On February 15, 1964, he married Eleanor (Nina) Hallowell Lapsley in Princeton, New Jersey. Together, they had three children: Benjamin, Jocelyn, and Christopher. In New Jersey, he worked at the Newark law firm of Lum Biunno & Tompkins and then the firm of Lowenstein, Sandler, Brochin, Kohl & Fisher. During his years as an attorney Archie served on the New Jersey Commission on Civil Rights. From 1968 to 1974, he chaired the Board of Managers of the New Jersey State Prison System, where he passionately advocated for correctional reform to better protect prisoners’ rights at a time of great conflict within the prison system. In that role, he helped to negotiate a peaceful resolution of the Rahway Prison Riot in 1971. Later he taught at Rutgers University Law School where he created a seminar on providing civil legal services to state prison inmates.
In 1977, Archie moved with his family to Bozeman, Montana where he began a new phase in life and developed his love of the outdoors. He embraced hunting, hiking, cycling, and cross-country skiing. In 1978 he and his family built a house at the base of the Bridger Mountains on an old homestead site with an apple orchard dating to 1904. He derived immense satisfaction from expanding the orchard and battling its enemies, from bears to fire blight.
Archie joined the faculty of Montana State University’s College of Business, where he taught business law and management. He also taught in the Honors Program, sharing and passing on his love of the humanities and his passion for critical thinking, notably through the works of Michel Foucault and Friedrich Nietzsche. Archie served on the Gallatin County Planning Board, the Gallatin County Open Space Task Force, and the Gallatin County Open Lands Board. He was instrumental in the creation of the Middle Cottonwood Zoning District and in passing the county’s first open lands bond. After retirement he represented the Northern Cheyenne Tribe in a successful legal effort to obtain authorization for a public high school in Lame Deer, Montana. He secured federal funding to build the school, in which Northern Cheyenne language and culture is included in the curriculum today.
Archie was a descendant of John Stevens, one of the original New Jersey settlers to receive a land grant from Queen Anne in 1699. The Stevens family of Hoboken founded the Stevens Institute of Technology. The Alexanders were eighteenth-century immigrants from Scotland. They included a long line of Presbyterian ministers, and the first professor of the Princeton Theological Seminary, established in 1812.

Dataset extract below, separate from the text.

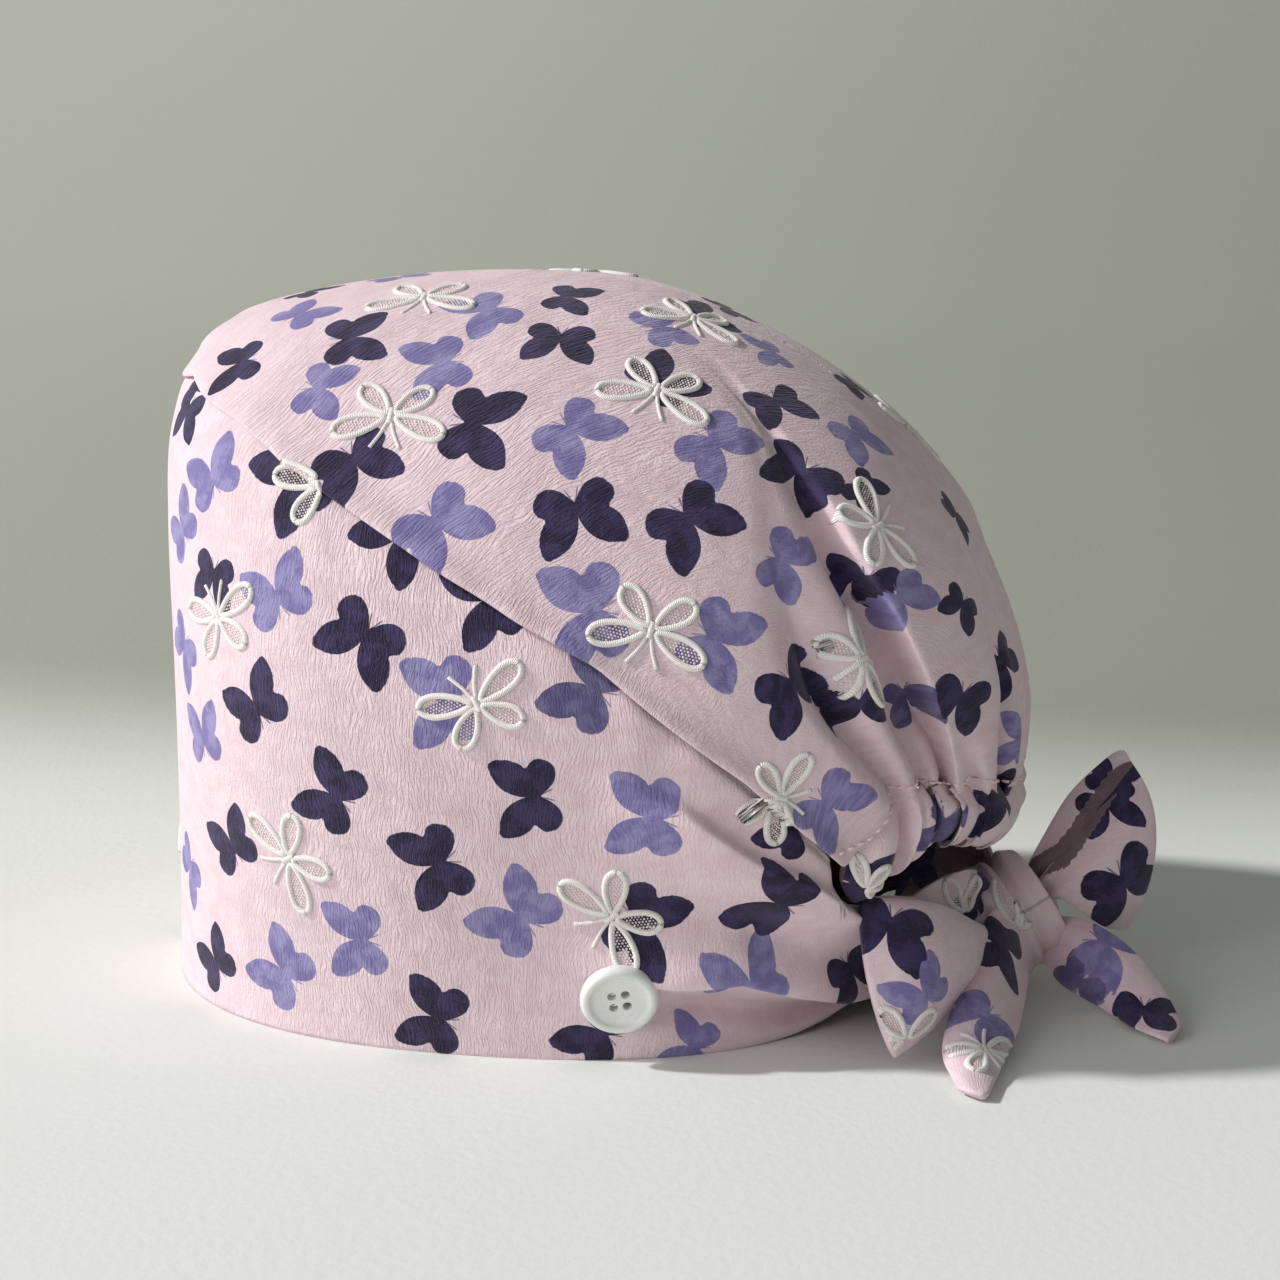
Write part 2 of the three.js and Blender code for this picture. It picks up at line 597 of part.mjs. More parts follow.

Archie is survived by his wife, Nina; his children Benjamin (Sarah) Alexander of Bozeman, Jocelyn Alexander of Oxford, UK, and Christopher (Alanna) Alexander of Dallas, Texas; two granddaughters, Anna and Reeve Alexander of Bozeman; sisters Helen Prevost of St. Loup, France and Susan Lodge of Beverly, Massachusetts; and many nieces and nephews.
A service will be held on Friday, December 2, 2016, at 3:00 PM at the Pilgrim Congregational United Church. Memorial contributions will be gladly received by the Southern Poverty Law Center.